After discussing the specifications and structure for a modification of a standard hydraulic excavator, the department discusses their feasibility. For example, when adding a function to the front end of a machine, they thoroughly examine the strength and hydraulic pressure required to withstand that load and choose a suitable base machine.
“That is the difficulty at our development stage,” Tada explains. “When we pursue specifications to improve a function, it is always going to make the body heavier. So then the base machine goes up a class and obviously that makes it cost more. Because of this, a critical element of design is how compact and lightweight we can make the body to balance specs and cost.”

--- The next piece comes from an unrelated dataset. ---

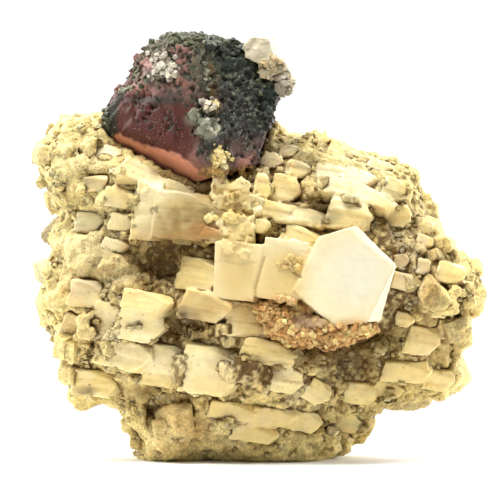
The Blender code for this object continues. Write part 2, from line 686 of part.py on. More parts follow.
def plate_form(grow=0.0):
    """The six-sided plate with its bevelled rim."""
    faces = [((right, 0, up), (far + grow) * MM) for (right, up), far in PLATE_SIDES]
    half = PLATE_DEPTH / 2
    faces += [((0, -1, 0), (half + grow) * MM), ((0, 1, 0), (half + grow) * MM)]
    faces += [((right, -near, up), (far + grow) * MM) for (right, near, up), far in PLATE_BEVELS]
    form = cut_crystal(faces, 16 * MM)
    tilt = Matrix.Rotation(math.radians(PLATE_LEAN), 4, "Z") @ Matrix.Rotation(math.radians(-PLATE_TIP), 4, "X")
    place = Matrix.Translation(Vector((PLATE_X, PLATE_Y + half, PLATE_Z)) * MM) @ tilt
    bmesh.ops.transform(form, matrix=place, verts=form.verts)
    return form


def neighbour_form(index, grow=0.0):
    """One of the crystals grown into the plate."""
    x, y, z, length, height, depth, turn, lean, tip = PLATE_NEIGHBOURS[index]
    faces = [
        ((-1, 0.1, 0.06 * index), length / 2 + grow),
        ((1, 0.08, -0.10), length / 2 + grow),
        ((0, -1, 0), depth / 2 + grow),
        ((0, 1, 0), depth / 2 + grow),
        ((0.04, 0, 1), height / 2 + grow),
        ((-0.05, 0, -1), height / 2 + grow),
        ((-0.62, -0.58, 0.5), 0.40 * (length + height) + grow),
        ((0.30, -0.62, -0.70), 0.46 * (height + depth / 2) + grow),
    ]
    form = cut_crystal([(way, far * MM) for way, far in faces], 12 * MM)
    around = (
        Matrix.Rotation(math.radians(-turn), 4, "Y")
        @ Matrix.Rotation(math.radians(lean), 4, "Z")
        @ Matrix.Rotation(math.radians(-tip), 4, "X")
    )
    place = Matrix.Translation(Vector((x, y + depth / 2, z)) * MM) @ around
    bmesh.ops.transform(form, matrix=place, verts=form.verts)
    return form


def crust_form(index, grow=0.0):
    """One jagged lump of the rusty crust."""
    x, y, z, across, through, up = CRUST_LUMPS[index]
    form = bmesh.new()
    bmesh.ops.create_icosphere(form, subdivisions=2, radius=1.0)
    for vert in form.verts:
        bump = 1.0 + 0.22 * noise.noise(vert.co * 2.2 + Vector((x, z, SEED)))
        size = Vector((across + grow, through + grow, up + grow))
        vert.co = Vector(a * b for a, b in zip(vert.co, size)) * bump
        vert.co = (vert.co + Vector((x, y, z))) * MM
    return form


def ground_form():
    """Everything below the foot's plane."""
    below = bmesh.new()
    bmesh.ops.create_cube(below, size=1.0)
    bmesh.ops.scale(below, vec=(0.2, 0.2, 0.04), verts=below.verts)
    bmesh.ops.translate(below, vec=(0, 0, -0.02), verts=below.verts)
    return below


def plates_clearance():
    """The space that the plates take up, with the gap around it."""
    return [plate_form(GAP)] + [neighbour_form(index, GAP) for index in range(len(PLATE_NEIGHBOURS))]


def build_fluorite():
    """The octahedron with its growth layers and the small crystals on its front."""
    pink = add_object("pink_fluorite", fluorite_form(), stone("pink fluorite", (0.42, 0.20, 0.17), 0.4))
    forms = [fluorite_form(0.0, plane, rise, cuts) for plane, rise, cuts in GROWTH_STEPS]
    forms += [growth_form(growth) for growth in FLUORITE_GROWTHS]
    return grow_together(pink, forms)


def build_perched():
    """The pale quartz that sits on the fluorite's upper right edge."""
    colour = stone("pale quartz", (0.80, 0.70, 0.55), 0.25, 0.3)
    quartz = add_object("perched_quartz", perched_form(0), colour)
    forms = [perched_form(index) for index in range(1, len(PERCHED))]
    return grow_together(quartz, forms, fluorite_clearance())


def build_plates():
    """The white plate with the crystals grown into it."""
    colour = stone("white feldspar", (0.85, 0.80, 0.70), 0.4)
    plates = add_object("white_feldspar_plates", plate_form(), colour)
    forms = [neighbour_form(index) for index in range(len(PLATE_NEIGHBOURS))]
    return grow_together(plates, forms, fluorite_clearance())


def build_crust():
    """The rusty crust, cut where the plates press into it."""
    colour = stone("iron-stained crust", (0.45, 0.25, 0.10), 0.8)
    crust = add_object("rusty_crust", crust_form(0), colour)
    forms = [crust_form(index) for index in range(1, len(CRUST_LUMPS))]
    return grow_together(crust, forms, plates_clearance())


def build_matrix():
    """The rock with every crystal and lump that grew on it, cut to clear the other pieces."""
    colour = stone("cream feldspar", (0.72, 0.62, 0.42), 0.55)
    rock = add_object("feldspar_matrix", rock_form(), colour)
    draw = random.Random(SEED)
    forms = [block_form(block) for block in BLOCKS]
    forms += [lump_form(lump) for lump in LUMPS]
    forms += [grain_form(draw, front_depth, False) for _ in range(FRONT_GRAINS)]
    forms += [grain_form(draw, back_depth, True) for _ in range(BACK_GRAINS)]
    cutters = fluorite_clearance() + plates_clearance()
    cutters += [crust_form(index, GAP) for index in range(len(CRUST_LUMPS))]
    cutters += [ground_form()]
    return grow_together(rock, forms, cutters)


def main():
    """Builds the five pieces, each clear of its neighbours."""
    clear_scene()
    build_fluorite()
    build_perched()
    build_plates()
    build_crust()
    build_matrix()
    for piece in bpy.data.objects:
        piece.data.transform(Matrix.Translation((0.0, STAND_BACK * MM, 0.0)))


if __name__ == "__main__":
    main()
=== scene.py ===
import logging
import math
import random
from collections.abc import Callable
from dataclasses import dataclass, field
from enum import Enum

import bmesh
import bpy
import numpy as np
from mathutils import Matrix, Vector, noise
from mathutils.bvhtree import BVHTree


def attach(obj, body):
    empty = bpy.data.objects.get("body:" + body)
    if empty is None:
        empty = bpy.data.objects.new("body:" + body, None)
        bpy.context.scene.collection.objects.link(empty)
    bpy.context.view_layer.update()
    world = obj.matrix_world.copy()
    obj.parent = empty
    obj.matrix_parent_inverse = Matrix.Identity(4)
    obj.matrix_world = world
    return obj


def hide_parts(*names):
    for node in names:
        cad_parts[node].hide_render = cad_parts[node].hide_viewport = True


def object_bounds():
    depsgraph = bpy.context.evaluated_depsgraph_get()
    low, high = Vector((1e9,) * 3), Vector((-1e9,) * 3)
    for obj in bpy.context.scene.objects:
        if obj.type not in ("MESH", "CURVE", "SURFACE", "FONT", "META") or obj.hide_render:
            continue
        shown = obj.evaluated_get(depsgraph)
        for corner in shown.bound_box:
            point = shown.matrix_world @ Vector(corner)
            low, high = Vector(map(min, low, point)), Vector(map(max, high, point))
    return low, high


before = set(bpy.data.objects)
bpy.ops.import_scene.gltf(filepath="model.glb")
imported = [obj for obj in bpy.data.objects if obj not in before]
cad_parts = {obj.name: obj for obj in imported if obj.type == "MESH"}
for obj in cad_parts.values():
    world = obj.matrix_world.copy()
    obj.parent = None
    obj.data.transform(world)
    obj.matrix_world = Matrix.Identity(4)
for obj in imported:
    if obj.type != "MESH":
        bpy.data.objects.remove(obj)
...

The 33 t class of our current telescopic arm (rope type) machine can dig up to 30 m deep. While increasing the size is an easy way to achieve deeper digging, there are limits to the weight of machinery that can enter a site. Not to mention that larger machinery costs more and consumes more fuel. And the customer’s focus is on the extension and retraction speed of the arm and the capacity of the clamshell bucket: the workload, in other words. Tada explains that they try to balance those factors to get the best design.
Here’s what Tada has to say about the behind-the-scenes development of our 30 m telescopic arm (rope type) machine. “Back when the deepest any of our machines could dig was 25 m, a customer said they wanted a telescopic arm (rope type) machine that could dig 30 m for a subway construction project overseas. At first we tried to attach a 5 m extension to the 25 m telescopic arm (rope type) machine, but this wasn’t very well received. So we went to the site again and again and developed and designed a 30 m telescopic arm (rope type) machine from scratch so that it would have the best structure possible. This time we got good feedback: the customer said that because the operation speed was faster and the bucket was bigger, they were able to work more efficiently at the site. This product is now used not only in Japan but in other countries too.”
Our products are one-of-a kind at the development stage. “We always go out to the factory and oversee the assembly of a product,” says Atsushi Hoshino. “When we deliver a product with a new function, we get the customer to try operating the new machinery at the site, and we take their feedback seriously.” He says there’s a sense of satisfaction and relief when the product the team designed is assembled and actually operated.
Our telescopic arm (rope type) machine began as a one-of-a-kind product, and has evolved as customers have used it and further improvements have been made. Despite initially being a custom development project, this product has been received so positively by customers that over 1,000 have been sold domestically and overseas. Its overseas projects include a recent subway line expansion project near the Temple Sagrada Família in Barcelona, Spain, and the construction of the HS2 high-speed railway network in the UK.
Minoru Ito, who is in charge of the telescopic arm (rope type) machine, has worked in the New Products Development Department the entire time he has been with us, and primarily works on model changes to improve the functions of our existing telescopic arm (rope type) machine. He explains how difficult it is to modify a machine that has already been completed: “If you change one thing, another issue appears somewhere else.” Adding a new function also increases the cost, so he makes sure to come up with a design that will make the cost acceptable to the customer. Development of application products is an exciting challenge for Mr. Ito: “I’ve worked on all kinds of products, so I have a variety of experience. I’m learning something new every day and I can see how much I’m growing because of it.”